MDMA was classified as a Schedule 1 drug by the Drug Enforcement Administration in 1985, which categorizes it as having no medical use and a high potential for abuse.

However, prior to its criminalization, MDMA was administered by hundreds of therapists in North America and Europe for purposes like couples counseling, personal growth, and trauma treatment.

“The big tragedy to point out is that it was pretty clear in the late 1970s and early 1980s that MDMA had incredible therapeutic potential,” said Rick Doblin, founder of the Multidisciplinary Association for Psychedelic Studies (MAPS). “All the suffering since then, because MDMA was criminalized, is enormous.”

MAPS has advocated for MDMA-assisted therapy legalization since 1986 and has supported PTSD treatment research since 2001.

The FDA granted “breakthrough therapy” status to MDMA-assisted therapy for PTSD in 2017, expediting its development process. Similarly, psilocybin-assisted therapy for treatment-resistant depression received breakthrough status in 2018.

The study involved 104 participants diagnosed with moderate to severe PTSD, including victims of childhood trauma, combat veterans, and survivors of sexual assault.

Many participants had a history of suicidal thoughts and co-occurring conditions such as depression and alcohol use disorder.

Each participant underwent a regimen that included preparatory talk therapy sessions followed by three treatment cycles spaced one month apart.

Each cycle involved an eight-hour experimental session where participants received either MDMA or a placebo alongside talk therapy, followed by subsequent talk therapy sessions.

MDMA to Treat PTSD (Photo: Getty Images)

During these sessions, 53 participants received MDMA, while 51 received a placebo. Neither participants nor therapists were aware of who received MDMA or the placebo.

The study revealed that those who received MDMA experienced significantly greater reductions in PTSD symptoms compared to those who received the placebo.

By the end of the study, 86.5 percent of the MDMA group showed measurable reductions in symptom severity, with about 71 percent no longer meeting PTSD diagnosis criteria.

In comparison, 69 percent in the MDMA group improved, with nearly 48 percent no longer qualifying for a PTSD diagnosis.

These outcomes align closely with those of an earlier Phase 3 study published in Nature Medicine in 2021. Notably, the recent study featured a more diverse participant pool, including over a quarter identifying as Hispanic or Latino and about a third as nonwhite.

“We worked long and hard to get a study population that’s more in line with the general population with PTSD,” remarked Jennifer Mitchell, lead author of both studies and a neuroscientist at the University of California San Francisco.

The increase in participant diversity was accompanied by a rise in therapists of color, reaching 28 percent in the recent study, up from 11 percent in 2021.

MAPS PBC also provided participants with logistical support like transportation and stipends to compensate for lost wages or childcare, further enhancing accessibility.

The study indicated that MDMA-assisted therapy was generally well-tolerated, with common side effects including muscle tightness, nausea, decreased appetite, and sweating, primarily in the MDMA group.
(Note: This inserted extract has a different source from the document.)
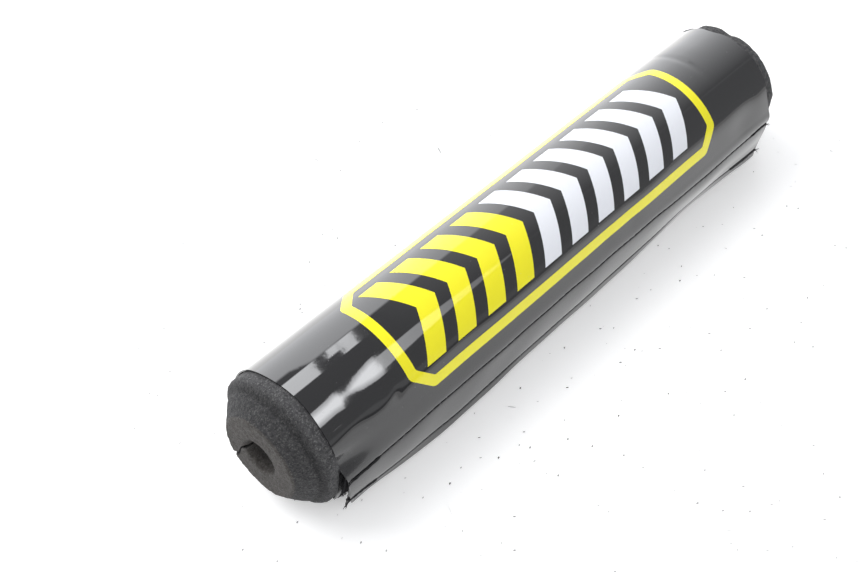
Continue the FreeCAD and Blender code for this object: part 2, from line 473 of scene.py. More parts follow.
class Graph:
    """Short calls for the nodes of one material."""

    def __init__(self, tree):
        self.nodes = tree.nodes
        self.links = tree.links
        self.place = self.nodes.new("ShaderNodeTexCoord").outputs["Object"]

    def node(self, kind, inputs=(), **settings):
        made = self.nodes.new("ShaderNode" + kind)
        for key, value in settings.items():
            setattr(made, key, value)
        for key, value in dict(inputs).items():
            if isinstance(value, bpy.types.NodeSocket):
                self.links.new(value, made.inputs[key])
            else:
                made.inputs[key].default_value = value
        return made

    def stretched(self, scale):
        return self.node("Mapping", {"Vector": self.place, "Scale": scale}).outputs[0]

    def noise(self, scale, detail=2.0, vector=None, roughness=0.5):
        inputs = {"Vector": vector or self.place, "Scale": scale, "Detail": detail,
                  "Roughness": roughness}
        return self.node("TexNoise", inputs).outputs["Fac"]

    def cells(self, scale):
        return self.node("TexVoronoi", {"Vector": self.place, "Scale": scale}).outputs

    def ramp(self, value, low, high, out_low=0.0, out_high=1.0):
        inputs = {"Value": value, "From Min": low, "From Max": high, "To Min": out_low,
                  "To Max": out_high}
        return self.node("MapRange", inputs).outputs["Result"]

    def math(self, operation, a, b=0.0):
        return self.node("Math", {0: a, 1: b}, operation=operation).outputs[0]

    def times(self, *values):
        return functools.reduce(lambda a, b: self.math("MULTIPLY", a, b), values)

    def plus(self, *values):
        return functools.reduce(lambda a, b: self.math("ADD", a, b), values)

    def mix(self, factor, a, b):
        return self.node("Mix", {0: factor, 6: a, 7: b}, data_type="RGBA").outputs[2]

    def bump(self, height, strength, distance, normal=None):
        inputs = {"Height": height, "Strength": strength, "Distance": distance}
        if normal is not None:
            inputs["Normal"] = normal
        return self.node("Bump", inputs).outputs["Normal"]

    def drive(self, socket, value):
        """Link a value to a socket of the material's own shader."""
        self.links.new(value, self.nodes["Principled BSDF"].inputs[socket])


def grey(value):
    return (value, value, value, 1.0)


VINYL_IOR = 1.7
INK_IOR = 1.5
RUBBED_X = (-0.094, -0.107)  # in metres: from where the gloss fades to where it is rubbed
RUBBED_Z = (0.013, 0.005)


def dusted(graph, colour):
    """A glossy sheet's colour with the fine dust and hairline scuffs of use on it."""
    specks = graph.ramp(graph.cells(420)["Distance"], 0.10, 0.04)
    patches = graph.ramp(graph.noise(60, 3), 0.50, 0.68)
    specks = graph.times(specks, patches)
    fine = graph.stretched((1.0, 14.0, 14.0))
    scuff = graph.ramp(graph.noise(95, 4, fine, 0.62), 0.675, 0.72)
    scuff = graph.times(scuff, graph.ramp(graph.noise(22, 2), 0.42, 0.62))
    worn = graph.mix(graph.times(specks, 0.32), colour, grey(0.5))
    return graph.mix(graph.times(scuff, 0.045), worn, grey(0.6)), scuff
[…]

Serious adverse events, including cardiovascular issues, were reported in a small number of participants.

“We have worked closely with the FDA to design a rigorous study to assess the safety and efficacy of this new treatment,” stated MAPS PBC CEO Amy Emerson.
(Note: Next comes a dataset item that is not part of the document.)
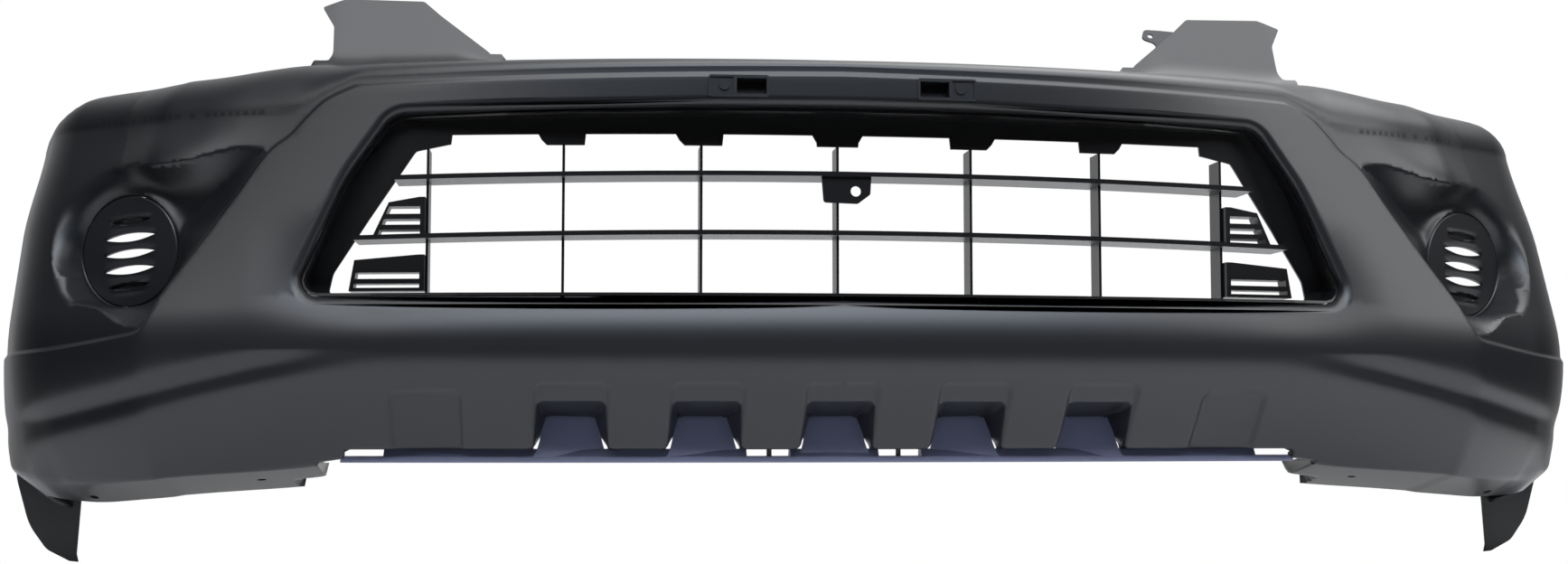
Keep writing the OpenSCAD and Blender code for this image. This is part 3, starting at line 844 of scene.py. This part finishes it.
def build_guide():
    """The lip strip along the teeth, with one flared ramp in each pocket."""
    slots = (-431, -85, -43, 43, 85, 431)
    plain = [x for x in np.linspace(-472, 472, 95) if min(abs(x - s) for s in slots) > 2]
    stations = sorted(plain + [s + e for s in slots for e in (-0.1, 0.1)])
    verts, faces = [], []
    for x in stations:
        verts += [(x, lip_y(x) + y, z) for y, z in ledge_section(x)]
    n = len(ledge_section(0))
    for i in range(len(stations) - 1):
        for j in range(n):
            k = (j + 1) % n
            faces.append((i * n + j, i * n + k, i * n + n + k, i * n + n + j))
    last = (len(stations) - 1) * n
    faces += [tuple(range(n))[::-1], tuple(last + j for j in range(n))]
    across, up = np.linspace(-1, 1, 17), np.linspace(0, 1, 15)
    for i in range(-2, 3):
        base = len(verts)
        c = i * NOTCH_PITCH
        for back in (0, 2.4):
            for t in up:
                half = 25.5 + 6.5 * (1 - t) + 4 * (1 - t) ** 6
                for a in across:
                    y = lip_y(c) + 2.0 + 15 * t + 1.2 * smooth(0.93, 1, t) + back
                    verts.append((c + a * half, y, 108.6 + 41.5 * t - 0.5 * smooth(0.95, 1, t) * a * a))
        w, m = len(across), len(across) * len(up)
        for r in range(len(up) - 1):
            for q in range(w - 1):
                a = base + r * w + q
                faces += [(a, a + 1, a + w + 1, a + w), (m + a, m + a + w, m + a + w + 1, m + a + 1)]
        for r in range(len(up) - 1):
            a, b = base + r * w, base + r * w + w - 1
            faces += [(a, a + w, m + a + w, m + a), (b, m + b, m + b + w, b + w)]
        for q in range(w - 1):
            a, b = base + q, base + (len(up) - 1) * w + q
            faces += [(a, m + a, m + a + 1, a + 1), (b, b + 1, m + b + 1, m + b)]
    obj = add_mesh("air_guide", np.array(verts), faces)
    obj.data.set_sharp_from_angle(angle=math.radians(35))
    return obj


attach(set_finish(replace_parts(build_guide(), "lower_air_guide"), "guide"), "cover")


# ---------------------------------------------------------------- fog lamp blanks
SLITS = (-34, -18, -2, 14, 30)  # heights from the centre
OPEN_SLITS = (1, 2, 3)
SLIT_TURN = math.radians(-5)


def slit_outline(k, grow=0.0, n=20):
    """Lens shaped slit k: two arcs of radius 107 that meet at its tips."""
    half = math.acos(103 / 107)
    a = np.linspace(-half, half, n + 1)
    up = np.stack((107 * np.sin(a), 107 * np.cos(a) - 103), 1)
    ring = np.vstack((up, -up[1:-1]))
    ring = ring * (1 if k in OPEN_SLITS else 0.8, 1) * (1 + grow / 29, 1 + grow / 4)
    c, s = math.cos(SLIT_TURN), math.sin(SLIT_TURN)
    return ring @ np.array(((c, s), (-s, c))) + (0, SLITS[k])


def blank_height(x, y):
    """Height of a blank's face: a slight dome, a lip over each slit and a dished floor in the blind ones."""
    z = -0.6 + 0.6 * (1 - (x * x + y * y) / 54 ** 2)
    c, s = math.cos(-SLIT_TURN), math.sin(-SLIT_TURN)
    for k, level in enumerate(SLITS):
        u = c * x - s * (y - level)
        w = s * x + c * (y - level)
        wide = 30 if k in OPEN_SLITS else 24
        arch = np.clip(1 - (u / wide) ** 2, 0, 1)
        lip = np.clip((w - 0.5) / 6.5, 0, 1)
        z = z + 2.8 * np.sqrt(arch) * np.where(w > 0.5, smooth(0, 0.25, lip) * (1 - lip) ** 1.2, 0)
        z = z - 1.6 * arch * np.exp(-(((w + 5.5) / 2.6) ** 2))
        if k not in OPEN_SLITS:
            z = z - 3.0 * smooth(0, 1, np.clip(1 - (u / wide) ** 2 - np.abs(w) / 3.6, 0, 1) * 3)
    return z


def build_blank(side, sign):
    """A domed disc with three open slits and two blind ones, and a short skirt behind its rim."""
    n_ring = 96
    ang = np.linspace(0, 2 * math.pi, n_ring, endpoint=False)
    circle = np.stack((np.cos(ang), np.sin(ang)), 1)
    chamfer_r = BLANK_R - 1.2
    loops = [circle * BLANK_R, circle * chamfer_r] + [slit_outline(k) for k in OPEN_SLITS]
    fixed, ties = tied(loops + [slit_outline(k, 1.2) for k in OPEN_SLITS], wrap=True)
    gx, gy = np.meshgrid(np.arange(-54, 54, 1.7), np.arange(-54, 54, 1.3))
    fill = np.stack((gx.ravel(), gy.ravel()), 1)
    fill = fill[np.hypot(*fill.T) < BLANK_R - 2]
    gap = np.min(np.hypot(fill[:, None, 0] - fixed[None, :, 0], fill[:, None, 1] - fixed[None, :, 1]), axis=1)
    pts = np.vstack((fixed, fill[gap > 0.9]))
    out = delaunay_2d_cdt([Vector(q) for q in pts], ties, [], 0, 1e-4)
    flat = np.array([tuple(q) for q in out[0]])
    tri = np.array(list(out[2]))
    mid = flat[tri].mean(axis=1)
    keep = inside(mid, loops[0])
    for hole in loops[2:]:
        keep &= ~inside(mid, hole)
    tri = tri[keep]
    n = len(flat)
    edge = np.maximum(0, np.hypot(*flat.T) - chamfer_r)
    front = np.column_stack((flat, blank_height(flat[:, 0], flat[:, 1]) - edge * 0.9))
    back = np.column_stack((flat, np.full(n, -3.2)))
    faces = [tuple(f) for f in tri] + [tuple(f[::-1] + n) for f in tri]
    faces += [(b, a, a + n, b + n) for a, b in rim_edges(tri)]
    skirt = ((BLANK_R - 0.1, -3), (BLANK_R - 0.1, -11), (BLANK_R - 2.3, -11), (BLANK_R - 2.3, -3))
    ring = np.vstack([np.column_stack((circle * r, np.full(n_ring, z))) for r, z in skirt])
    for row in range(len(skirt) - 1):
        a = 2 * n + row * n_ring
        b = a + n_ring
        for i in range(n_ring):
            j = (i + 1) % n_ring
            faces.append((a + i, b + i, b + j, a + j))
    p = np.vstack((front, back, ring))
    place = FOG_AT + np.outer(p[:, 0], FOG_X) + np.outer(p[:, 1], (0, 0, 1)) + np.outer(p[:, 2], FOG_OUT)
    if sign < 0:
        place = place * (-1, 1, 1)
        faces = [f[::-1] for f in faces]
    obj = add_mesh(f"blank_{side}", place, faces)
    obj.data.set_sharp_from_angle(angle=math.radians(40))
    return obj


for side, sign in SIDES:
    blank = build_blank(side, sign)
    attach(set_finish(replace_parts(blank, f"fog_blank_{side}"), "blank"), f"fog_blank_{side}")


# ---------------------------------------------------------------- materials
def plastic(name, colour, rough, grain, depth, spread=0.25, gloss=0.5):
    """Moulded plastic: a leathery grain of the given size in metres over a faint cloudiness."""
    mat = bpy.data.materials.new(name)
    mat.use_nodes = True
    nodes, links = mat.node_tree.nodes, mat.node_tree.links
    shader = nodes["Principled BSDF"]
    shader.inputs["Specular IOR Level"].default_value = gloss
    place = nodes.new("ShaderNodeTexCoord")

    def noise(scale, detail):
        node = nodes.new("ShaderNodeTexNoise")
        node.inputs["Scale"].default_value = scale
        node.inputs["Detail"].default_value = detail
        node.inputs["Roughness"].default_value = 0.55
        links.new(place.outputs["Object"], node.inputs["Vector"])
        return node

    cells = nodes.new("ShaderNodeTexVoronoi")
    cells.feature = "SMOOTH_F1"
    cells.inputs["Scale"].default_value = 1 / grain
    cells.inputs["Smoothness"].default_value = 0.6
    links.new(place.outputs["Object"], cells.inputs["Vector"])
    fine = noise(2.3 / grain, 3)
    join = nodes.new("ShaderNodeMath")
    join.operation = "MULTIPLY_ADD"
    join.inputs[1].default_value = 0.6
    links.new(fine.outputs["Fac"], join.inputs[0])
    links.new(cells.outputs["Distance"], join.inputs[2])
    bump = nodes.new("ShaderNodeBump")
    bump.inputs["Strength"].default_value = 0.35
    bump.inputs["Distance"].default_value = depth
    links.new(join.outputs[0], bump.inputs["Height"])
    links.new(bump.outputs["Normal"], shader.inputs["Normal"])
    cloud = noise(9, 4)
    tint = nodes.new("ShaderNodeValToRGB")
    tint.color_ramp.elements[0].position = 0.3
    tint.color_ramp.elements[1].position = 0.75
    tint.color_ramp.elements[0].color = (*[c * (1 - spread / 2) for c in colour], 1)
    tint.color_ramp.elements[1].color = (*[c * (1 + spread / 2) for c in colour], 1)
    links.new(cloud.outputs["Fac"], tint.inputs["Fac"])
    links.new(tint.outputs["Color"], shader.inputs["Base Color"])
    span = nodes.new("ShaderNodeMapRange")
    span.inputs["To Min"].default_value = rough - 0.04
    span.inputs["To Max"].default_value = rough + 0.05
    links.new(fine.outputs["Fac"], span.inputs["Value"])
    links.new(span.outputs["Result"], shader.inputs["Roughness"])
    return mat


def coated_steel(name, colour, rough):
    """Black coated steel: a shallow grain, partly metallic."""
    mat = plastic(name, colour, rough, 0.0009, 0.00002, 0.4)
    mat.node_tree.nodes["Principled BSDF"].inputs["Metallic"].default_value = 0.6
    return mat


COVER = plastic("cover_grain", (0.0055, 0.0061, 0.0074), 0.38, 0.0009, 0.00006)
# painted reflection: the guide is black plastic, and its light bluish base colour stands in for the blue
# sheen its ramps catch from the lamps; only the grain is its own
GUIDE_PAINTED_SHEEN = plastic("guide_grain", (0.110, 0.120, 0.200), 0.46, 0.0007, 0.00004, gloss=0.9)
GRILLE = plastic("grille_satin", (0.0045, 0.0045, 0.005), 0.32, 0.0016, 0.00002, 0.2)
BLANK = plastic("blank_grain", (0.009, 0.009, 0.0105), 0.42, 0.0008, 0.00005)
SOCKET = plastic("socket_satin", (0.014, 0.015, 0.017), 0.33, 0.0012, 0.00002)
PLUG = plastic("plug_satin", (0.008, 0.008, 0.009), 0.38, 0.0010, 0.00003)
STEEL = coated_steel("bracket_coat", (0.03, 0.03, 0.032), 0.42)
SCREW = coated_steel("screw_coat", (0.05, 0.05, 0.052), 0.36)
FINISH = {"cover": COVER, "guide": GUIDE_PAINTED_SHEEN, "grille": GRILLE, "blank": BLANK, "socket": SOCKET, "plug": PLUG,
          "bracket": STEEL, "screw": SCREW}
for part in frame["record"]["subparts"]:
    node = frame["nodes"][part["node"]]
    node.data.materials.clear()
    node.data.materials.append(FINISH[part["material_slot"]])
for obj in bpy.data.objects:
    if obj.type == "MESH" and "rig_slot" in obj and obj.name not in frame["nodes"]:
        obj.data.materials.append(FINISH[obj["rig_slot"]])


# ---------------------------------------------------------------- studio
def split_view(tree, to_light, to_camera, surface):
    """Show one shader to the camera and the other one to all the light."""
    path = tree.nodes.new("ShaderNodeLightPath")
    mixer = tree.nodes.new("ShaderNodeMixShader")
    tree.links.new(path.outputs["Is Camera Ray"], mixer.inputs["Fac"])
    tree.links.new(to_light, mixer.inputs[1])
    tree.links.new(to_camera, mixer.inputs[2])
    tree.links.new(mixer.outputs["Shader"], surface)


def studio_floor():
    """White to the camera, and light grey paper to the light."""
    bm = bmesh.new()
    bmesh.ops.create_grid(bm, x_segments=8, y_segments=8, size=1.1)
    me = bpy.data.meshes.new("floor")
    bm.to_mesh(me)
    bm.free()
    floor = bpy.data.objects.new("floor", me)
    floor.location.y = 0.35
    bpy.context.collection.objects.link(floor)
    paper = bpy.data.materials.new("paper")
    paper.use_nodes = True
    nodes = paper.node_tree.nodes
    grey = nodes["Principled BSDF"]
    grey.inputs["Base Color"].default_value = (0.8, 0.8, 0.8, 1)
    grey.inputs["Roughness"].default_value = 0.9
    glow = nodes.new("ShaderNodeEmission")
    split_view(paper.node_tree, grey.outputs["BSDF"], glow.outputs["Emission"],
               nodes["Material Output"].inputs["Surface"])
    me.materials.append(paper)


def soft_light(name, at, aim, size, power, colour=(1, 1, 1)):
    """Rectangular lamp at one point, aimed at another."""
    light = bpy.data.lights.new(name, "AREA")
    light.shape = "RECTANGLE"
    light.size, light.size_y = size
    light.energy = power
    light.color = colour
    obj = bpy.data.objects.new(name, light)
    obj.location = at
    obj.rotation_euler = (Vector(aim) - Vector(at)).to_track_quat("-Z", "Y").to_euler()
    bpy.context.collection.objects.link(obj)


def white_world(front, rear):
    """White behind the object; the light it gives is dim from the front and bright from behind."""
    world = bpy.data.worlds.new("studio")
    world.use_nodes = True
    nodes, links = world.node_tree.nodes, world.node_tree.links
    seen = nodes.new("ShaderNodeBackground")
    seen.inputs["Color"].default_value = (1, 1, 1, 1)
    seen.inputs["Strength"].default_value = 1.0
    lit = nodes["Background"]
    lit.inputs["Color"].default_value = (0.97, 0.98, 1, 1)
    way = nodes.new("ShaderNodeTexCoord")
    axes = nodes.new("ShaderNodeSeparateXYZ")
    ramp = nodes.new("ShaderNodeMapRange")
    ramp.inputs["From Min"].default_value = 0.05
    ramp.inputs["From Max"].default_value = 0.75
    ramp.inputs["To Min"].default_value = front
    ramp.inputs["To Max"].default_value = rear
    links.new(way.outputs["Generated"], axes.inputs["Vector"])
    links.new(axes.outputs["Y"], ramp.inputs["Value"])
    links.new(ramp.outputs["Result"], lit.inputs["Strength"])
    split_view(world.node_tree, lit.outputs["Background"], seen.outputs["Background"],
               nodes["World Output"].inputs["Surface"])
    bpy.context.scene.world = world


studio_floor()
white_world(0.02, 0.7)
soft_light("overhead", (0.5, -0.4, 2.4), (0.2, -0.1, 0.2), (4.4, 2.8), 150, (0.98, 0.99, 1))
soft_light("front_sky", (0, -2.0, 2.3), (0, -0.1, 0.2), (2.6, 0.9), 48, (0.66, 0.78, 1))
soft_light("front_left", (-1.9, -2.0, 2.1), (-0.4, -0.1, 0.3), (1.1, 0.9), 17)
soft_light("front_right", (2.8, -1.5, 1.95), (0.4, -0.1, 0.3), (1.2, 1.2), 32)

bpy.context.scene.view_settings.view_transform = "Standard"
camera_data = bpy.data.cameras.new("camera")
camera_data.sensor_width = 36
camera_data.lens = 43.5735
camera = bpy.data.objects.new("camera", camera_data)
camera.location = (-0.2489, -1.9678, 0.137)
camera.rotation_euler = (math.radians(90 + 4.38), 0, math.radians(-6.26))
bpy.context.collection.objects.link(camera)
bpy.context.scene.camera = camera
The organization plans to submit a new drug application seeking FDA approval for MDMA-assisted therapy, which could be decided upon within a year.
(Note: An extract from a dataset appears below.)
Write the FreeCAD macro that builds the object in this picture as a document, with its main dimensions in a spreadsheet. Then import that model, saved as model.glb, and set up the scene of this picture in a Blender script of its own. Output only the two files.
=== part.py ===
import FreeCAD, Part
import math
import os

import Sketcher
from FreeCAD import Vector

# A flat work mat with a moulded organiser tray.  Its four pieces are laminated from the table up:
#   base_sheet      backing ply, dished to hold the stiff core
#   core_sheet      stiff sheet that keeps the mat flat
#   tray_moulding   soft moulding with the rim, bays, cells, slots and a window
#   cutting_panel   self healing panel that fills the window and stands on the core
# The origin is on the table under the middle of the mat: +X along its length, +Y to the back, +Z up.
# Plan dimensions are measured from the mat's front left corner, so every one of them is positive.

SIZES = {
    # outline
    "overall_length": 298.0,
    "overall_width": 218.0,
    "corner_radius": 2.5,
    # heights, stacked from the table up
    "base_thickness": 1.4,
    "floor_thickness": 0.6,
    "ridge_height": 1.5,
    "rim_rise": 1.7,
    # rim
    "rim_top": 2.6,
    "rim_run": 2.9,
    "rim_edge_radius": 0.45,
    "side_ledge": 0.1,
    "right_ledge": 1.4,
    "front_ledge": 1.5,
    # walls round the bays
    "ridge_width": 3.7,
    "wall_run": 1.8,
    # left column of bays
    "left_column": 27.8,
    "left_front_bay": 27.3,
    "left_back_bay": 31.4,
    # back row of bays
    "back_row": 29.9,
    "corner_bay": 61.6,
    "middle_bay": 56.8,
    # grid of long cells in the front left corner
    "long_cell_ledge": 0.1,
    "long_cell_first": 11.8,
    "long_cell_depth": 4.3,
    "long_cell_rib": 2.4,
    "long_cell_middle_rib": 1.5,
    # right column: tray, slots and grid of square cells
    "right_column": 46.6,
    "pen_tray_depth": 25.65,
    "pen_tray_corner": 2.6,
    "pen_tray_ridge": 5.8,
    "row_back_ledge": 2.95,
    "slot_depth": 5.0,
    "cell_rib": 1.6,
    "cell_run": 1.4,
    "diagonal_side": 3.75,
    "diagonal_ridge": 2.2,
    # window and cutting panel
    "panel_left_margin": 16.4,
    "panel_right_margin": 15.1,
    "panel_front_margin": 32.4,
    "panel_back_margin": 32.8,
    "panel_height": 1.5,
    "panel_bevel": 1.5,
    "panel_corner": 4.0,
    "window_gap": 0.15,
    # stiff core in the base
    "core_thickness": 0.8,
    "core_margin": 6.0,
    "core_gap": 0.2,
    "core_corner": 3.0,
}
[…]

While some experts expressed skepticism about the study’s results meeting FDA approval criteria, proponents emphasized the importance of expanding treatment options for PTSD.

“Disagreements among mental health practitioners are to be expected,” Dr. Xenakis noted. “But we should focus on increasing treatment options for a condition that is notoriously difficult to treat.”

If approved, MDMA-assisted therapy would necessitate a reclassification by the DEA and state agencies, along with thorough prescriber training standards and patient access initiatives.

“Given the hurdles that still lie ahead, it feels a bit too early to really celebrate,” said Dr. Doblin. “But it’s been a long, long process, and it’s amazing that we are this far.”